A second, and perhaps more pertinent, problem arises, namely, that war has become inconsequential to the people in power. This is because these forever wars are not winnable and have little effect on the home front. The 2003 invasion of Iraq is the best example of this. Bush faked evidence of Iraq’s nuclear program to enter the war and killed thousands of people. His fraud was exposed, yet he easily won reelection and never faced a single consequence for any of it. Iraq was the most obvious, but the same pattern holds in all of America’s post-9/11 wars. It doesn’t matter that the wars are unjustified. It doesn’t matter if America loses. The “evil” is still out there, and America keeps fighting it. It’s not just America, though. The British were involved in the Iraq invasion. Russia has fought against the old Soviet states (and is threatening Ukraine right now). China has its proxies. Israel has Palestine.

Third, war has become the status quo. It used to be even a winning effort was costly. That’s not so anymore. War is a good way for the rich and powerful to become even more rich and powerful. It has become almost impossible for most of us to tell a good cause from a bad cause at this point. The military industrial complex that Dwight Eisenhower warned about is now firmly in charge of military spending in the US. A healthy majority of congress from both parties receives large contributions from military suppliers. A tremendous number of jobs are created by these same people. Well known think tanks are funded by the same people. No one becomes a senior military officer without being in favor of military spending and when they retire, jobs are waiting for them on the civilian side of the equation. Without a constant “threat”, even these people have trouble justifying spending billions. People suggesting a change are easily discredited because they are outside the entire military establishment.

Are there any solutions?

Real solutions are unlikely in the short term, but there are some things we could try. For starters, government can try to find ways to make the regular citizens of nations feel the costs of war, wherever the actual fighting happens. This could be financial costs by creating a military tax from which all military operations are funded. People would notice if they knew how much they were paying to support an invasion. Look at Social Security. It is one of America’s most popular social programs in practice, but it’s also one that people constantly complain about. This is because it is a separate line item when taxes are being taken out of paychecks. Things might change if people grumbled about troop deployments as much as they grumbled about retirement protection.

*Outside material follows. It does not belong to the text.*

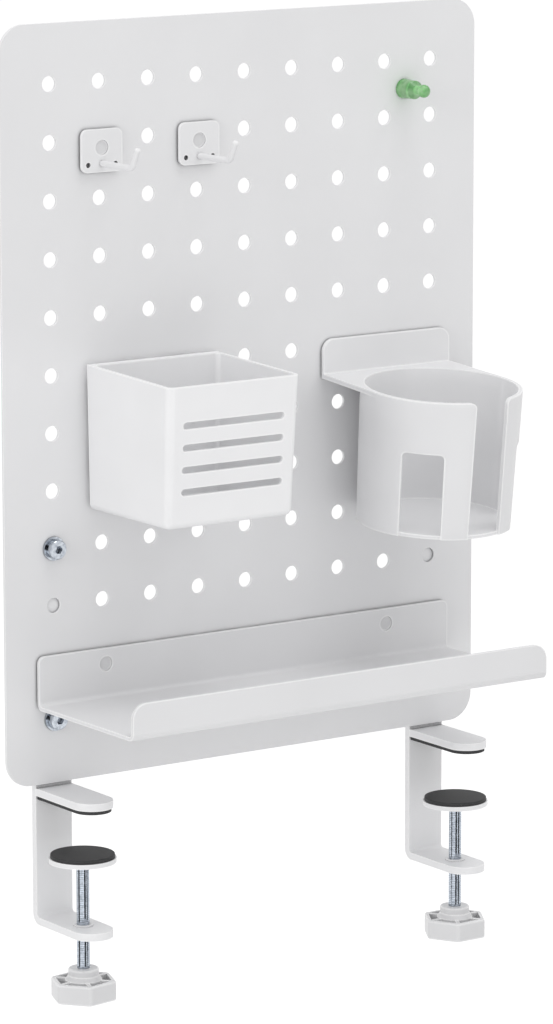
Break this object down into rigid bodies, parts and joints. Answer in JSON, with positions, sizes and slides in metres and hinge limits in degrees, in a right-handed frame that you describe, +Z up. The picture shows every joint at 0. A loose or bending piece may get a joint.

They could also restart conscription. Instead of the army mostly being made up of the poor and marginalized, anyone and everyone’s kids may die in battle. That would get people’s attention. The last American president to really feel the consequences of war was Lyndon Johnson. It was the draft that made the Vietnam War so unpopular and started the massive protests. It’s also probably not a coincidence that the last two presidents to end wars were George HW Bush and Joe Biden. Bush served in World War II and Biden’s son served in Iraq. They felt a connection to the soldiers that no other recent presidents have.

International bodies like the UN, World Court, and IMF could help if they could impose consequences on the aggressors in a war. The problem is that the UN has no real power over any of the permanent Security Council members, the US is constantly undermining the World Court, and the IMF needs these countries for its funding. But if we did come up with an international entity with teeth, it would help.

Ultimately, any long-term solutions will need to be through considerable public unrest. The powerful are too secure in their power. The people have to be the ones to change that. Commenting on the Mexican-American War (1846 – 1848), Henry David Thoreau said the following: “If a thousand men were not to pay their tax-bills this year, that would not be a violent and bloody measure, as it would be to pay them, and enable the State to commit violence and shed innocent blood.” More than a bit tricky to avoid paying taxes in modern society. But we can’t take any options off the table, or war will be a constant noise in the background of all of our lives.